Художник, по чьему завету писала прозу, пригласил меня на квартирник в районе Новоспасского монастыря. И отчаяние сменилось надеждой. Редакторы литературных журналов упрекали мои тексты в нехудожественности. Сейчас понимаю, были правы: проза росла из отверженных сценариев, но вряд ли живую плоть можно натянуть на скелет. Всё начинается с чистого листа. А тогда мне казалось, что редакторы апокрифических Евангелий вычеркнули Марию из книги Бытия.
Новоспасский район стал новым спасением. Вскоре я и жить к ним туда переехала. Ночевала в одной из комнат бывших фабричных общаг.
Днями артисты околачивались на Арбате. Говорят, кто не был на Арбате, не видел Москвы. Арбат – километр России, но его никогда не пройти до конца. Будут новые встречи. Открытия. Озарения.
Познакомили с Константином – Спасителем и режиссёром труппы.
Испытав крах иллюзий, романтик становится циником. А в кого может превратиться циник?

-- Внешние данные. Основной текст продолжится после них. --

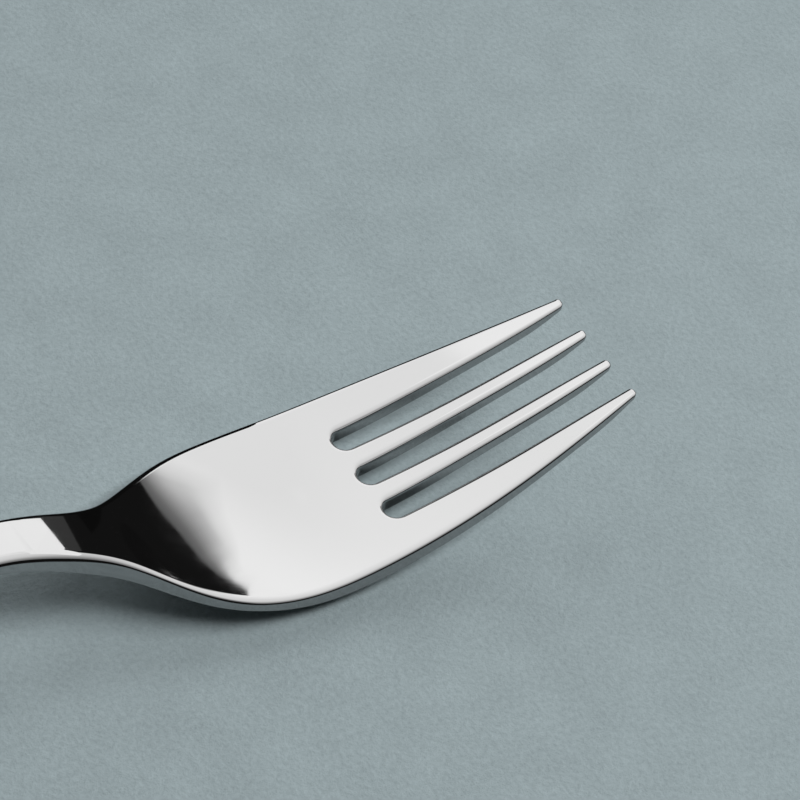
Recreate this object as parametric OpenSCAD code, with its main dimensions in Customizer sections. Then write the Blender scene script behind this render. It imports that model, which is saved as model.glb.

Константин продал квартиру и купил лучшие сцены Москвы для Насти, молоденькой поэтессы. Настя же залетела от поэта-оборванца. Потому что есть расчётливый ум и глупые чувства. Потому что Костя лысый, а у поэта кудри ниже пояса. Потому что мир несправедлив, или наоборот слишком педантичен по части воздаяний. Потому что есть в последних романтиках что-то невыразимо трагическое, как в пьесах Шекспира и динозаврах. Они будто всю жизнь ищут заколдованное озеро в тайге, прокладывая к нему тропу сквозь бурелом, а когда без сил падают на песчаном берегу, замечают и асфальтовые шоссе, и мосты, и дороги из жёлтого кирпича вокруг. Ничто не ново под луной, ново и болезненно только осознание этого «не ново» каждым отдельно взятым человеком. А иногда смертельно.